Similarly, if we had left off the initial caret character (that is, hello/$), Django would match any URL that ends with hello/, such as /foo/bar/hello.

If we had simply used hello/, without a caret or dollar sign, then any URL containing hello/ would match, such as /foo/hello/bar.

Thus, we use both the caret and dollar sign to ensure that only the URL /hello/ matches - nothing more, nothing less. Most of your URLpatterns will start with carets and end with dollar signs, but it is nice to have the flexibility to perform more sophisticated matches.

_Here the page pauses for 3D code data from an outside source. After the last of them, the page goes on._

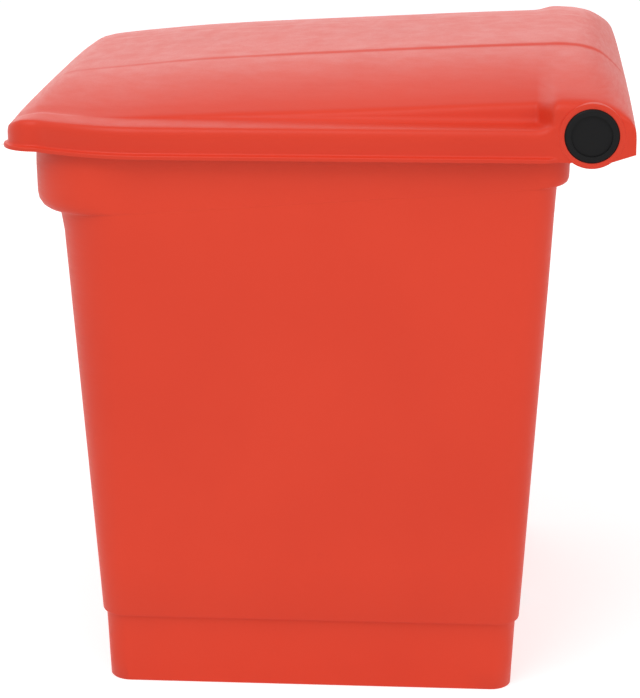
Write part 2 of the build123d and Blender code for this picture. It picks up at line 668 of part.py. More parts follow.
with BuildPart() as saddle_screws:
    for x in (-SADDLE_SCREW_X, SADDLE_SCREW_X):
        for y in (PIVOT_Y - SADDLE_SCREW_Y, PIVOT_Y + SADDLE_SCREW_Y):
            seat = Plane(origin=(x, y, FLOOR_Z - SADDLE_FOOT), z_dir=(0, 0, -1))
            add(screw(seat, SADDLE_FOOT + THREAD))
save(saddle_screws, "saddle_screws")

AXLE_END = SADDLE_IN_X + SADDLE_THICK + 3.0
PIVOT_PLANE = Plane(origin=(0, PIVOT_Y, PIVOT_Z))
with BuildPart() as pedal_axle:
    with BuildSketch(side_plane(PIVOT_PLANE, 0.0)):
        Circle(AXLE_R)
    extrude(amount=AXLE_END, both=True)
    chamfer(pedal_axle.edges().group_by(Axis.X)[0] + pedal_axle.edges().group_by(Axis.X)[-1], 0.6)
save(pedal_axle, "pedal_axle")

with BuildPart() as axle_clips:
    for side in (-1, 1):
        face = side_plane(PIVOT_PLANE, side * (SADDLE_IN_X + SADDLE_THICK + CLIP_GAP))
        add(spring_clip(face, AXLE_R, side * CLIP_THICK))
save(axle_clips, "axle_clips")

SLEEVE_END = 24.0
BUSH_START = SLEEVE_END + 0.4
BUSH_R = 8.0
for side, label in ((-1, "axle_bush_left"), (1, "axle_bush_right")):
    with BuildPart() as axle_bush:
        with BuildSketch(side_plane(PIVOT_PLANE, side * BUSH_START)):
            Circle(BUSH_R)
            Circle(AXLE_R, mode=Mode.SUBTRACT)
        extrude(amount=side * (SADDLE_IN_X - BUSH_START))
    save(axle_bush, label)

# ---------------------------------------------------------------- pedal lever
LEVER_HALF = 3.5
SLEEVE_R = 7.0
LEVER_SIDE = side_plane(PEDAL_PLANE, 0.0)
PLATE_FRONT = -95.0
PLATE_REAR = -60.0
PLATE_MID = (PLATE_FRONT + PLATE_REAR) / 2.0
PLATE_LOW = 3.0
PLATE_THICK = 2.5
PLATE_HALF = 42.0
PLATE_HOLES = (64.0, 18.0)         # spacing of the screw holes
BAR_FRONT = 9.0            # half heights of the bar, round the axle and at the rear
BAR_REAR = 7.0
SLOT_PLAY = 1.1
SLOT_SHIFT = (math.hypot(FOOT_REACH, FOOT_RISE) - ARM) / 2.0     # half the pin's travel in the slot
BAR_END = ARM + SLOT_SHIFT + 11.0
with BuildPart() as pedal_lever:
    # bar on edge, slotted at the rear for the rod's foot pin, with a plate welded on at the front
    with BuildSketch(LEVER_SIDE):
        with BuildLine():
            Polyline(
                (PLATE_FRONT, PLATE_LOW),
                (-30.0, PLATE_LOW),
                (-12.0, BAR_FRONT),
                (12.0, BAR_FRONT),
                (40.0, BAR_REAR),
                (BAR_END, BAR_REAR),
                (BAR_END, -BAR_REAR),
                (10.0, -BAR_FRONT),
                (-25.0, -BAR_REAR),
                (PLATE_FRONT, -1.0),
                close=True,
            )
        make_face()
        with Locations((ARM + SLOT_SHIFT, 0)):
            SlotCenterToCenter(2.0 * SLOT_SHIFT + 0.8, 2.0 * (LIFT_PIN_R + SLOT_PLAY), mode=Mode.SUBTRACT)
        Circle(SLEEVE_R, mode=Mode.SUBTRACT)
    extrude(amount=LEVER_HALF, both=True)
    with BuildSketch(PEDAL_PLANE.offset(PLATE_LOW)):
        with Locations((0, PLATE_MID)):
            Rectangle(2.0 * PLATE_HALF, PLATE_REAR - PLATE_FRONT)
            with GridLocations(*PLATE_HOLES, 2, 2):
                Circle(SCREW_R, mode=Mode.SUBTRACT)
    extrude(amount=PLATE_THICK)
save(pedal_lever, "pedal_lever")

with BuildPart() as lever_sleeve:
    with BuildSketch(LEVER_SIDE):
        Circle(SLEEVE_R)
        Circle(AXLE_R + RUN_GAP, mode=Mode.SUBTRACT)
    extrude(amount=SLEEVE_END, both=True)
save(lever_sleeve, "lever_sleeve")

TREAD_HALF = 62.0
TREAD_FRONT = -99.5
TREAD_REAR = -54.0
TREAD_TOP = 12.0
TREAD_LOW = -0.5
TREAD_MID = (TREAD_FRONT + TREAD_REAR) / 2.0
TREAD_WALL = 2.8
RIB_COUNT = 5
RIB_PITCH = 6.5
RIB_WIDE = 2.4
RIB_TALL = 1.6
with BuildPart() as foot_pedal:
    # shallow tray turned upside down over the lever's plate, with grip ribs on top
    with BuildSketch(PEDAL_PLANE.offset(TREAD_LOW)):
        with Locations((0, TREAD_MID)):
            RectangleRounded(2.0 * TREAD_HALF, TREAD_REAR - TREAD_FRONT, 5.0)
    extrude(amount=TREAD_TOP - TREAD_LOW)
    fillet(foot_pedal.faces().sort_by(Axis(PEDAL_PLANE.origin, PEDAL_PLANE.z_dir))[-1].edges(), 2.5)
    with BuildSketch(PEDAL_PLANE.offset(TREAD_LOW)):
        with Locations((0, TREAD_MID)):
            Rectangle(2.0 * (TREAD_HALF - TREAD_WALL), TREAD_REAR - TREAD_FRONT - 2.0 * TREAD_WALL)
    extrude(amount=PLATE_LOW + PLATE_THICK - TREAD_LOW, mode=Mode.SUBTRACT)
    with BuildSketch(PEDAL_PLANE.offset(TREAD_LOW)):
        with Locations((0, TREAD_REAR)):
            Rectangle(2.0 * LEVER_HALF + 1.0, 4.0 * TREAD_WALL)
    extrude(amount=PLATE_LOW + PLATE_THICK - TREAD_LOW, mode=Mode.SUBTRACT)
    with BuildSketch(PEDAL_PLANE.offset(TREAD_TOP - 0.2)):
        with Locations((0, TREAD_MID)):
            with GridLocations(1.0, RIB_PITCH, 1, RIB_COUNT):
                RectangleRounded(2.0 * (TREAD_HALF - 8.0), RIB_WIDE, 1.1)
    extrude(amount=RIB_TALL)
    with BuildSketch(PEDAL_PLANE.offset(PLATE_LOW + PLATE_THICK)):
        with Locations((0, PLATE_MID)):
            with GridLocations(*PLATE_HOLES, 2, 2):
                Circle(SCREW_R)
    extrude(amount=4.0, mode=Mode.SUBTRACT)
save(foot_pedal, "foot_pedal")

with BuildPart() as pedal_screws:
    for side in (-1, 1):
        for end in (-1, 1):
            corner = Vector(side * PLATE_HOLES[0] / 2.0, PLATE_MID + end * PLATE_HOLES[1] / 2.0, PLATE_LOW)
            seat = PEDAL_PLANE.from_local_coords(corner)
            add(screw(Plane(origin=seat, x_dir=(1, 0, 0), z_dir=-PEDAL_PLANE.z_dir), PLATE_THICK + 3.5))
save(pedal_screws, "pedal_screws")
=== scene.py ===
import bpy
import bmesh
import json
import math
from mathutils import Matrix, Vector

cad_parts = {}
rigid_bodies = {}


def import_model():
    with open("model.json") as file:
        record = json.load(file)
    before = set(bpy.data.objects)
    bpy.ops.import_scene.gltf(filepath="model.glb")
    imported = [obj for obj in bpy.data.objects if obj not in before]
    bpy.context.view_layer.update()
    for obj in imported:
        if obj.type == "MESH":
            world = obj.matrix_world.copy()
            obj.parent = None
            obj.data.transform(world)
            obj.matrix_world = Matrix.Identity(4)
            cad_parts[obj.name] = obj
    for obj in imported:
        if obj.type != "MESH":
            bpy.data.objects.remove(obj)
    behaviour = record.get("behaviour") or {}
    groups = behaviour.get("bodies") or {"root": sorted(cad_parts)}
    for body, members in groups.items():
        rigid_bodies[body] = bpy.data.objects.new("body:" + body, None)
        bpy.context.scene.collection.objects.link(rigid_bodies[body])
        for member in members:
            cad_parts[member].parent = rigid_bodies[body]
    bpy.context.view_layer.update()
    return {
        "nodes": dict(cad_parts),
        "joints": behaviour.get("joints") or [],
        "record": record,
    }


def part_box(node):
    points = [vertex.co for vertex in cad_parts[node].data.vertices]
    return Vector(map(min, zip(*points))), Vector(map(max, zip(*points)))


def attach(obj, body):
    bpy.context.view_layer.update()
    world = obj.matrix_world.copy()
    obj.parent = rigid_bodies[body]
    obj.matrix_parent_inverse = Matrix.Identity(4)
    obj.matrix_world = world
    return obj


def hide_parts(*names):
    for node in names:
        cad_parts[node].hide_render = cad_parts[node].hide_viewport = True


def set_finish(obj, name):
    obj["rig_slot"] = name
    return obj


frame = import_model()
MM = 0.001

# ------------------------------------------------------------------ sizes in mm, some of them from the frame
joints = {j["name"]: j for j in frame["joints"]}
HINGE_Y, HINGE_Z = (joints["lid_hinge"]["pos_m"][i] / MM for i in (1, 2))
HINGE = (HINGE_Y, HINGE_Z)
WALL = 2.8                           # wall of both mouldings
FLANGE = 2.8                         # flange past the lid's skirt
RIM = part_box("lid_shell")[1].x / MM - FLANGE    # half width of the lid's skirt
LID_LOW = 380.0                      # foot of the skirt
SMOOTH_LID = 38.0                    # edges sharper than this angle stay crisp, degrees
SMOOTH_BIN = 30.0


def lerp(a, b, t):
    return a + (b - a) * t


def smooth(t):
    t = min(1.0, max(0.0, t))
    return t * t * (3.0 - 2.0 * t)


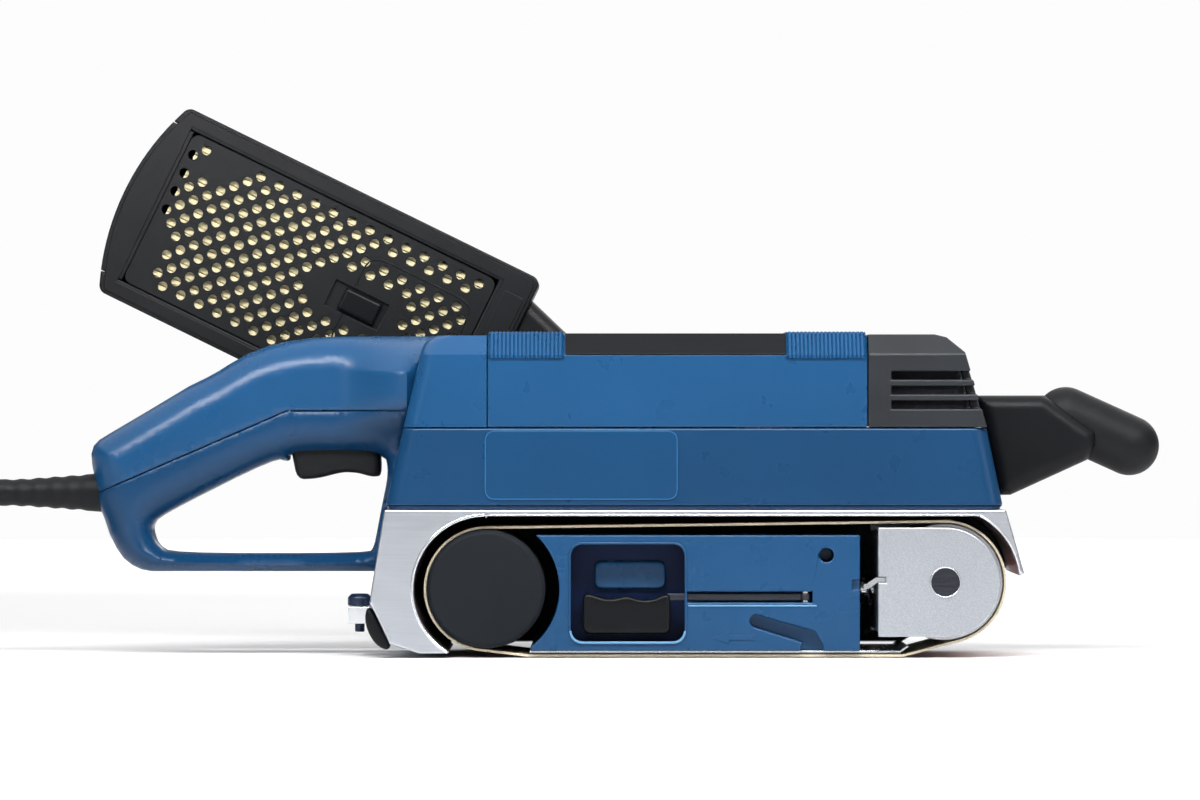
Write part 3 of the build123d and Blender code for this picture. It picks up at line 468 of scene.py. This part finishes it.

You may be wondering what happens if someone requests the URL /hello (that is, without a trailing slash). Because our URLpattern requires a trailing slash , that URL would not match. However, by default any request to a URL that does not match a URL pattern and does not end with a slash will be redirected to the same URL with a trailing slash. (This is regulated by the APPEND_SLASH Django setting.)

The other thing to note about this URLconf is that we have passed the hello view function as an object without calling the function. This is a key feature of Python (and other dynamic languages): functions are first-class objects, which means that you can pass them around just like any other variables. Cool stuff, eh?

To test our changes to the URLConf, start the Django development server by running the command:

$ python manage.py runserver
Performing system checks...

System check identified no issues (0 silenced).
January 05, 2017 - 17:32:10
Django version 1.10.4, using settings 'myD3site.settings'
Starting development server at http://127.0.0.1:8000/
Quit the server with CONTROL-C.

(If you left it running, that is fine too. The development server automatically detects changes to your Python code and reloads as necessary, so you do not have to restart the server between the changes.)

The server is running at the address : http://127.0.0.1:8000/

so open up a web browser and go to : http://127.0.0.1:8000/hello/

You should see the text Hello World - the output of your Django view.

This is our first Django view. Congrats.